## START
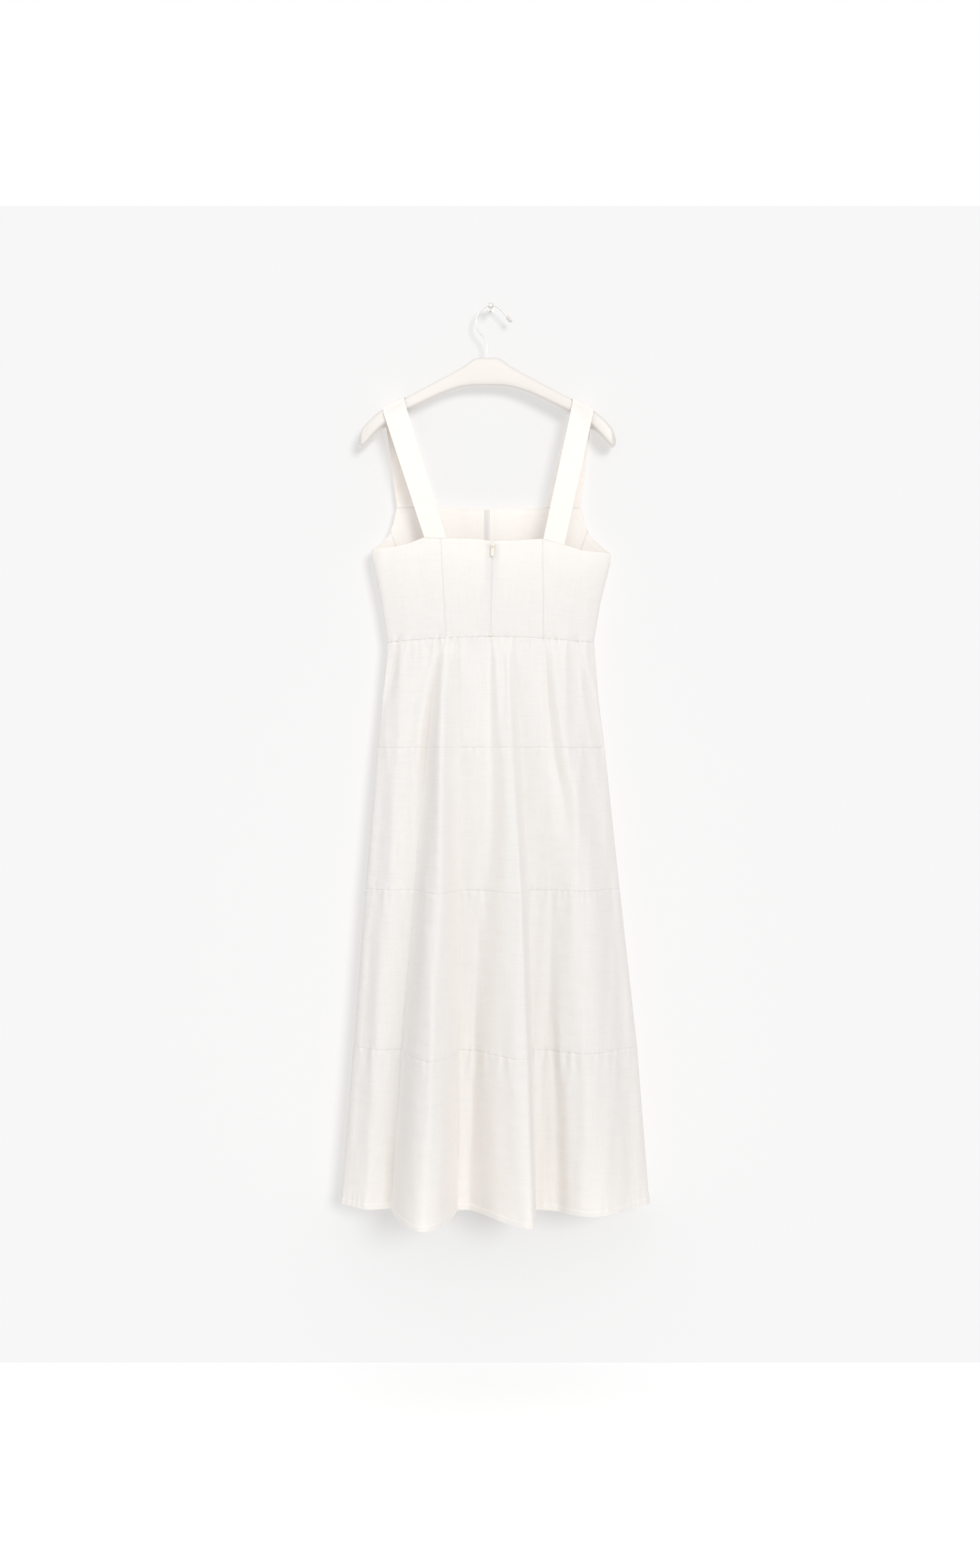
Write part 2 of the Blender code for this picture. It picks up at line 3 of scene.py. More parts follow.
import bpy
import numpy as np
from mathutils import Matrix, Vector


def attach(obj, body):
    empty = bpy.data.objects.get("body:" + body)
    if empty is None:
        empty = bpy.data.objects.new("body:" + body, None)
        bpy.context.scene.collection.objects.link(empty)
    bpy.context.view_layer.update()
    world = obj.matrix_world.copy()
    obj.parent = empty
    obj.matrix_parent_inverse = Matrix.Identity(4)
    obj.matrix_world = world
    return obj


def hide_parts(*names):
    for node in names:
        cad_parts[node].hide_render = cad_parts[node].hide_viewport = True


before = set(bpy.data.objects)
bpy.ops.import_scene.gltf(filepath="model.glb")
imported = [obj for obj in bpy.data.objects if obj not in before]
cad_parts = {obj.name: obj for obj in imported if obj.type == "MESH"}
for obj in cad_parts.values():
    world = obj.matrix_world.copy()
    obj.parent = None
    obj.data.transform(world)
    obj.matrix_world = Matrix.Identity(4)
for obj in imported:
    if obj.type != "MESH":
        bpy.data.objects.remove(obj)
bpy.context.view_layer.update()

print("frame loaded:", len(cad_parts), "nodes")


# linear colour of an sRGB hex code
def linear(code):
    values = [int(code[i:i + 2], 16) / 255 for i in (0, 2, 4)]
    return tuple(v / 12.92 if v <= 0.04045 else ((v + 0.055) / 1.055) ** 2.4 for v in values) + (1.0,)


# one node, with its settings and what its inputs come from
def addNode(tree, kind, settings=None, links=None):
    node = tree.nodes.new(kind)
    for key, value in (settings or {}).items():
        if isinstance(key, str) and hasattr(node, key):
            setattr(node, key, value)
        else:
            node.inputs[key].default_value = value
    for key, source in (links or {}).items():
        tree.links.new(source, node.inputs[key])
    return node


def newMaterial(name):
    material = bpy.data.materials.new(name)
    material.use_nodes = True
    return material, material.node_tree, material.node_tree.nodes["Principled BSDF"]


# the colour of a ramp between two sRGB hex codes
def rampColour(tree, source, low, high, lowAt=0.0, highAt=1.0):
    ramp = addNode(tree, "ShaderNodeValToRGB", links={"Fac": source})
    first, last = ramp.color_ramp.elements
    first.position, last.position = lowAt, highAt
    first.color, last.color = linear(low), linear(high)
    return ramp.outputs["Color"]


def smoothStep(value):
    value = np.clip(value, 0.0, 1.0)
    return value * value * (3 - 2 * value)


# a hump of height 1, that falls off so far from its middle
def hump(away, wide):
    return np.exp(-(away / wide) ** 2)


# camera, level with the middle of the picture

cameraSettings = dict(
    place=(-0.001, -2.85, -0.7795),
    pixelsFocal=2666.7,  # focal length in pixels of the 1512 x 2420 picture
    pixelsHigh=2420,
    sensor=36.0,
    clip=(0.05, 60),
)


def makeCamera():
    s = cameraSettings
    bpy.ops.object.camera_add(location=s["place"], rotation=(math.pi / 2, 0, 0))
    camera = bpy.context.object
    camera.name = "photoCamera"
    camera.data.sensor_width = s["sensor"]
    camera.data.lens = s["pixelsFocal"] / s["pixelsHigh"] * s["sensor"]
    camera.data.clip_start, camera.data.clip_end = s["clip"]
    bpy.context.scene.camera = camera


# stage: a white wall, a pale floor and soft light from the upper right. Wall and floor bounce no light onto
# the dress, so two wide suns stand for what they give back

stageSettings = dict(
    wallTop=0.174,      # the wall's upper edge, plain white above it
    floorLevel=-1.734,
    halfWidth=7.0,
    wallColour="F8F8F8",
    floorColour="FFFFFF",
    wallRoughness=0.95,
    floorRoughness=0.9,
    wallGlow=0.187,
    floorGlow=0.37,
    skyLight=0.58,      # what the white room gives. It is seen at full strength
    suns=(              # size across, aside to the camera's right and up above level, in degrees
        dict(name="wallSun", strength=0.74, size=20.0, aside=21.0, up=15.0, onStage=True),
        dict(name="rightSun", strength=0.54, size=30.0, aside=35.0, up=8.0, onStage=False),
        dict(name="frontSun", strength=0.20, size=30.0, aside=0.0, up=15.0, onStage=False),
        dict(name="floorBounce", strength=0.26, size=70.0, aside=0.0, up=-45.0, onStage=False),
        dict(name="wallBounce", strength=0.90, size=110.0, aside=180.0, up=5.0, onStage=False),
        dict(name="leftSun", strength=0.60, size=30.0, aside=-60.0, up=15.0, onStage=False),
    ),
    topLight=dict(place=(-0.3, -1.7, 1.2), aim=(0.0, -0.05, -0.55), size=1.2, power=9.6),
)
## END
Set down every line of the listing above again, exactly as given.

## RESULT OF THIS TASK
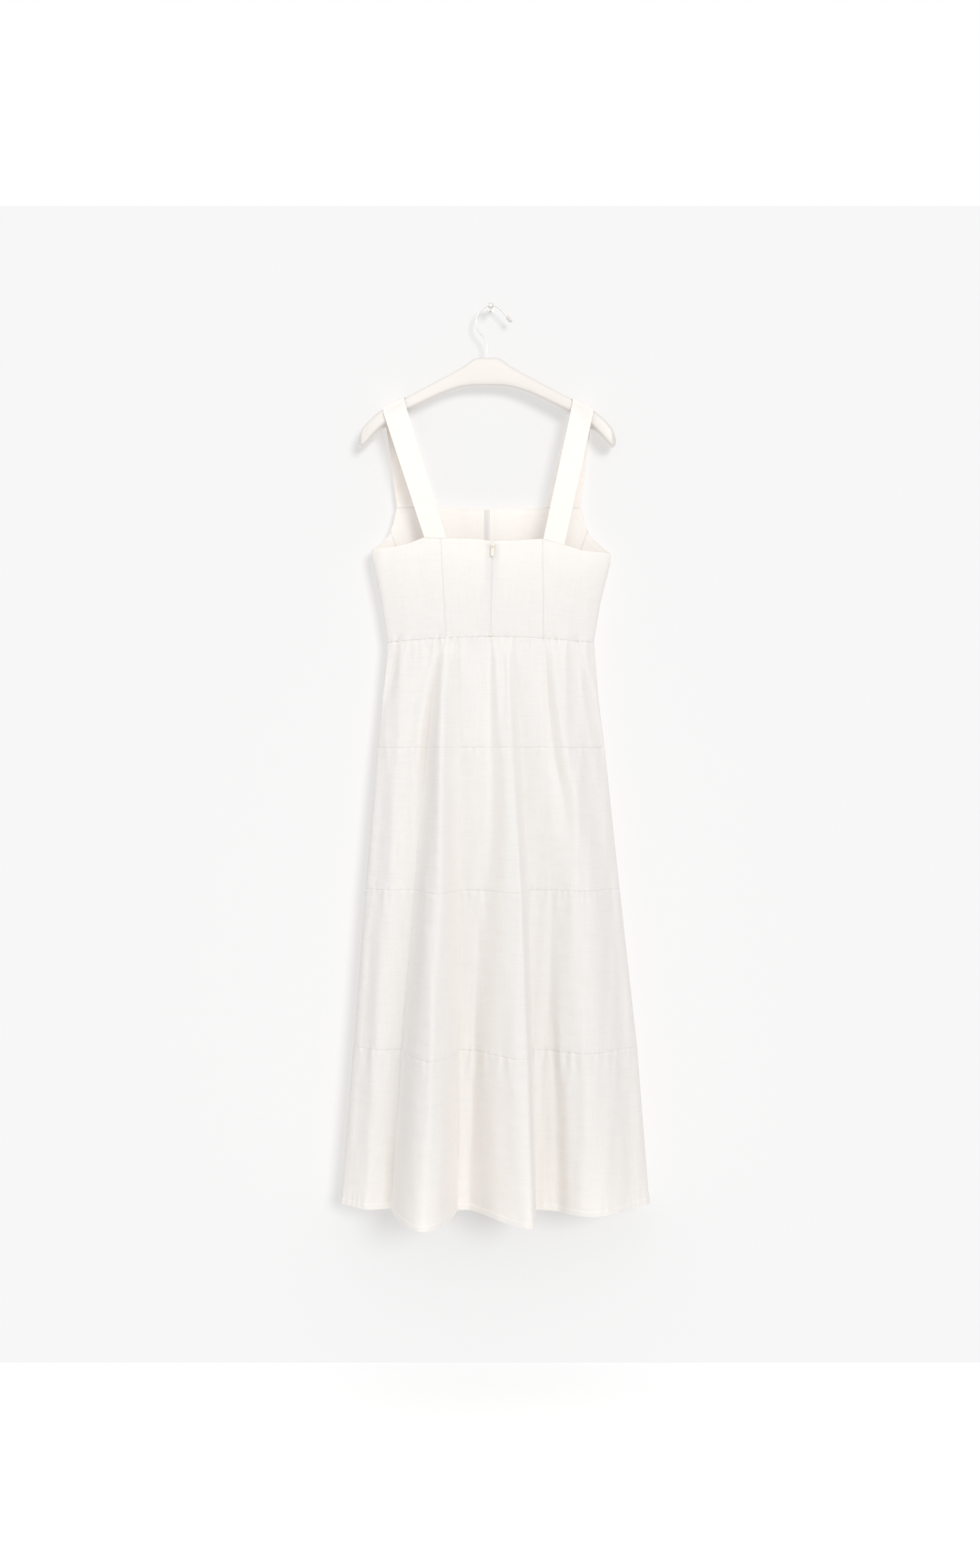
Write part 2 of the Blender code for this picture. It picks up at line 3 of scene.py. More parts follow.
import bpy
import numpy as np
from mathutils import Matrix, Vector


def attach(obj, body):
    empty = bpy.data.objects.get("body:" + body)
    if empty is None:
        empty = bpy.data.objects.new("body:" + body, None)
        bpy.context.scene.collection.objects.link(empty)
    bpy.context.view_layer.update()
    world = obj.matrix_world.copy()
    obj.parent = empty
    obj.matrix_parent_inverse = Matrix.Identity(4)
    obj.matrix_world = world
    return obj


def hide_parts(*names):
    for node in names:
        cad_parts[node].hide_render = cad_parts[node].hide_viewport = True


before = set(bpy.data.objects)
bpy.ops.import_scene.gltf(filepath="model.glb")
imported = [obj for obj in bpy.data.objects if obj not in before]
cad_parts = {obj.name: obj for obj in imported if obj.type == "MESH"}
for obj in cad_parts.values():
    world = obj.matrix_world.copy()
    obj.parent = None
    obj.data.transform(world)
    obj.matrix_world = Matrix.Identity(4)
for obj in imported:
    if obj.type != "MESH":
        bpy.data.objects.remove(obj)
bpy.context.view_layer.update()

print("frame loaded:", len(cad_parts), "nodes")


# linear colour of an sRGB hex code
def linear(code):
    values = [int(code[i:i + 2], 16) / 255 for i in (0, 2, 4)]
    return tuple(v / 12.92 if v <= 0.04045 else ((v + 0.055) / 1.055) ** 2.4 for v in values) + (1.0,)


# one node, with its settings and what its inputs come from
def addNode(tree, kind, settings=None, links=None):
    node = tree.nodes.new(kind)
    for key, value in (settings or {}).items():
        if isinstance(key, str) and hasattr(node, key):
            setattr(node, key, value)
        else:
            node.inputs[key].default_value = value
    for key, source in (links or {}).items():
        tree.links.new(source, node.inputs[key])
    return node


def newMaterial(name):
    material = bpy.data.materials.new(name)
    material.use_nodes = True
    return material, material.node_tree, material.node_tree.nodes["Principled BSDF"]


# the colour of a ramp between two sRGB hex codes
def rampColour(tree, source, low, high, lowAt=0.0, highAt=1.0):
    ramp = addNode(tree, "ShaderNodeValToRGB", links={"Fac": source})
    first, last = ramp.color_ramp.elements
    first.position, last.position = lowAt, highAt
    first.color, last.color = linear(low), linear(high)
    return ramp.outputs["Color"]


def smoothStep(value):
    value = np.clip(value, 0.0, 1.0)
    return value * value * (3 - 2 * value)


# a hump of height 1, that falls off so far from its middle
def hump(away, wide):
    return np.exp(-(away / wide) ** 2)


# camera, level with the middle of the picture

cameraSettings = dict(
    place=(-0.001, -2.85, -0.7795),
    pixelsFocal=2666.7,  # focal length in pixels of the 1512 x 2420 picture
    pixelsHigh=2420,
    sensor=36.0,
    clip=(0.05, 60),
)


def makeCamera():
    s = cameraSettings
    bpy.ops.object.camera_add(location=s["place"], rotation=(math.pi / 2, 0, 0))
    camera = bpy.context.object
    camera.name = "photoCamera"
    camera.data.sensor_width = s["sensor"]
    camera.data.lens = s["pixelsFocal"] / s["pixelsHigh"] * s["sensor"]
    camera.data.clip_start, camera.data.clip_end = s["clip"]
    bpy.context.scene.camera = camera


# stage: a white wall, a pale floor and soft light from the upper right. Wall and floor bounce no light onto
# the dress, so two wide suns stand for what they give back

stageSettings = dict(
    wallTop=0.174,      # the wall's upper edge, plain white above it
    floorLevel=-1.734,
    halfWidth=7.0,
    wallColour="F8F8F8",
    floorColour="FFFFFF",
    wallRoughness=0.95,
    floorRoughness=0.9,
    wallGlow=0.187,
    floorGlow=0.37,
    skyLight=0.58,      # what the white room gives. It is seen at full strength
    suns=(              # size across, aside to the camera's right and up above level, in degrees
        dict(name="wallSun", strength=0.74, size=20.0, aside=21.0, up=15.0, onStage=True),
        dict(name="rightSun", strength=0.54, size=30.0, aside=35.0, up=8.0, onStage=False),
        dict(name="frontSun", strength=0.20, size=30.0, aside=0.0, up=15.0, onStage=False),
        dict(name="floorBounce", strength=0.26, size=70.0, aside=0.0, up=-45.0, onStage=False),
        dict(name="wallBounce", strength=0.90, size=110.0, aside=180.0, up=5.0, onStage=False),
        dict(name="leftSun", strength=0.60, size=30.0, aside=-60.0, up=15.0, onStage=False),
    ),
    topLight=dict(place=(-0.3, -1.7, 1.2), aim=(0.0, -0.05, -0.55), size=1.2, power=9.6),
)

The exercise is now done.